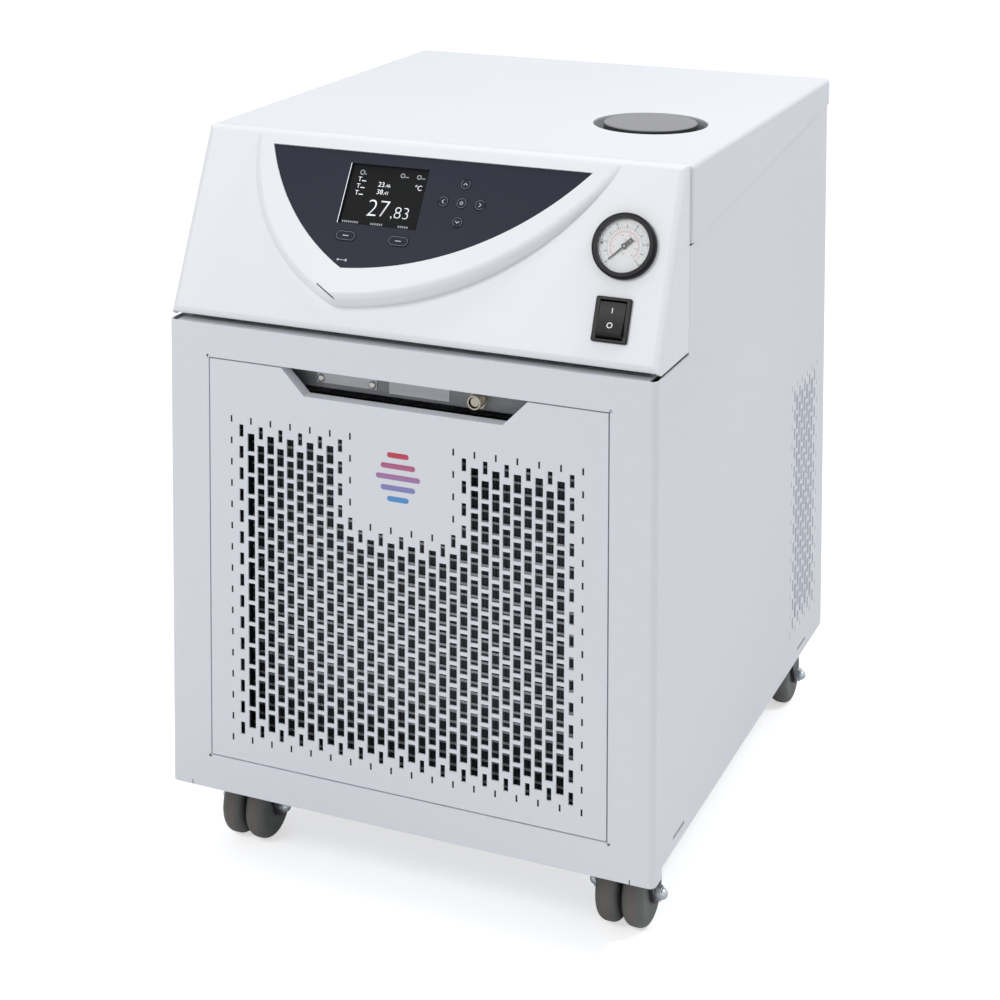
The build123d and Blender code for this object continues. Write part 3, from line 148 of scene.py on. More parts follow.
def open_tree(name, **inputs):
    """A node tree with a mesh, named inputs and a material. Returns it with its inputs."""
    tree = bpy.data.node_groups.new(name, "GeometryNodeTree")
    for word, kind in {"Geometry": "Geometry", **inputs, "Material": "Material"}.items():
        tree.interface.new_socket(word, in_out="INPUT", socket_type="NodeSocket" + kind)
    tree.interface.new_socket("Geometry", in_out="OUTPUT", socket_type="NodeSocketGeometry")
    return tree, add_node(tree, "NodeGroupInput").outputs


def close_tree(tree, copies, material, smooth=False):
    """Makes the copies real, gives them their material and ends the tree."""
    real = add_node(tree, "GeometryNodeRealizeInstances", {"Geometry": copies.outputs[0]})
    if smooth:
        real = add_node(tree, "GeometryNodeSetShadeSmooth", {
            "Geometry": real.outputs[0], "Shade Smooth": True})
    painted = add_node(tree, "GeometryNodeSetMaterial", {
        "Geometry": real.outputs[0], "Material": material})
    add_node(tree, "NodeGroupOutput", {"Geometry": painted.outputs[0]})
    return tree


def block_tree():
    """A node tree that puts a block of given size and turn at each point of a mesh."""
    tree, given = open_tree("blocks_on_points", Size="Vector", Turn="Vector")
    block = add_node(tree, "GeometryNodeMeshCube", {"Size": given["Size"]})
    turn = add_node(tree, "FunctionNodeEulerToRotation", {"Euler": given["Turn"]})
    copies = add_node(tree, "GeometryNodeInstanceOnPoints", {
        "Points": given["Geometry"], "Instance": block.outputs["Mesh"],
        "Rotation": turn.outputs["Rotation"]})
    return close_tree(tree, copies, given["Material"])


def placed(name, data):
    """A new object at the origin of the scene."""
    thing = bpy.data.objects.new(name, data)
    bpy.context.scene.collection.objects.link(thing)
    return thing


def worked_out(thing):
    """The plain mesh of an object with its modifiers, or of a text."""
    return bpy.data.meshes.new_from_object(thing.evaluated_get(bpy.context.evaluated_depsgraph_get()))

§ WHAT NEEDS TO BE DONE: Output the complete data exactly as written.

§ FINAL RESULT:
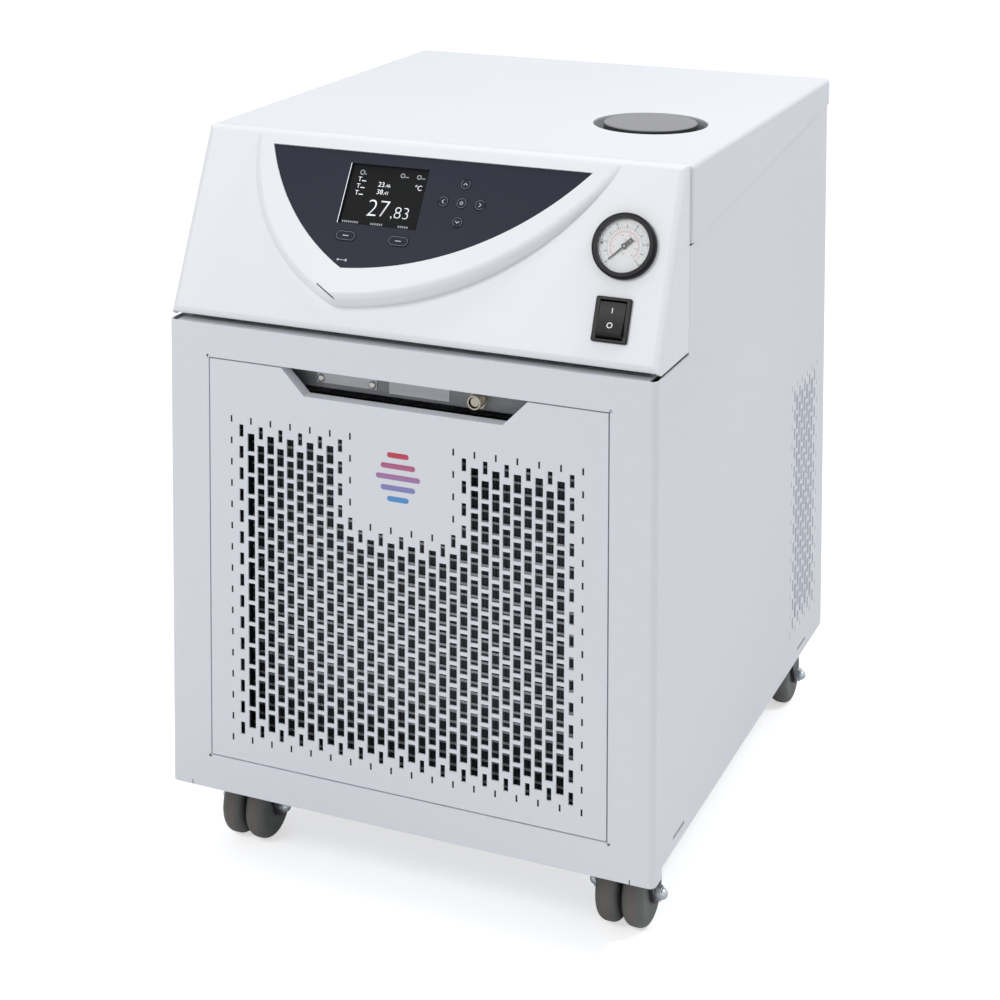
The build123d and Blender code for this object continues. Write part 3, from line 148 of scene.py on. More parts follow.
def open_tree(name, **inputs):
    """A node tree with a mesh, named inputs and a material. Returns it with its inputs."""
    tree = bpy.data.node_groups.new(name, "GeometryNodeTree")
    for word, kind in {"Geometry": "Geometry", **inputs, "Material": "Material"}.items():
        tree.interface.new_socket(word, in_out="INPUT", socket_type="NodeSocket" + kind)
    tree.interface.new_socket("Geometry", in_out="OUTPUT", socket_type="NodeSocketGeometry")
    return tree, add_node(tree, "NodeGroupInput").outputs


def close_tree(tree, copies, material, smooth=False):
    """Makes the copies real, gives them their material and ends the tree."""
    real = add_node(tree, "GeometryNodeRealizeInstances", {"Geometry": copies.outputs[0]})
    if smooth:
        real = add_node(tree, "GeometryNodeSetShadeSmooth", {
            "Geometry": real.outputs[0], "Shade Smooth": True})
    painted = add_node(tree, "GeometryNodeSetMaterial", {
        "Geometry": real.outputs[0], "Material": material})
    add_node(tree, "NodeGroupOutput", {"Geometry": painted.outputs[0]})
    return tree


def block_tree():
    """A node tree that puts a block of given size and turn at each point of a mesh."""
    tree, given = open_tree("blocks_on_points", Size="Vector", Turn="Vector")
    block = add_node(tree, "GeometryNodeMeshCube", {"Size": given["Size"]})
    turn = add_node(tree, "FunctionNodeEulerToRotation", {"Euler": given["Turn"]})
    copies = add_node(tree, "GeometryNodeInstanceOnPoints", {
        "Points": given["Geometry"], "Instance": block.outputs["Mesh"],
        "Rotation": turn.outputs["Rotation"]})
    return close_tree(tree, copies, given["Material"])


def placed(name, data):
    """A new object at the origin of the scene."""
    thing = bpy.data.objects.new(name, data)
    bpy.context.scene.collection.objects.link(thing)
    return thing


def worked_out(thing):
    """The plain mesh of an object with its modifiers, or of a text."""
    return bpy.data.meshes.new_from_object(thing.evaluated_get(bpy.context.evaluated_depsgraph_get()))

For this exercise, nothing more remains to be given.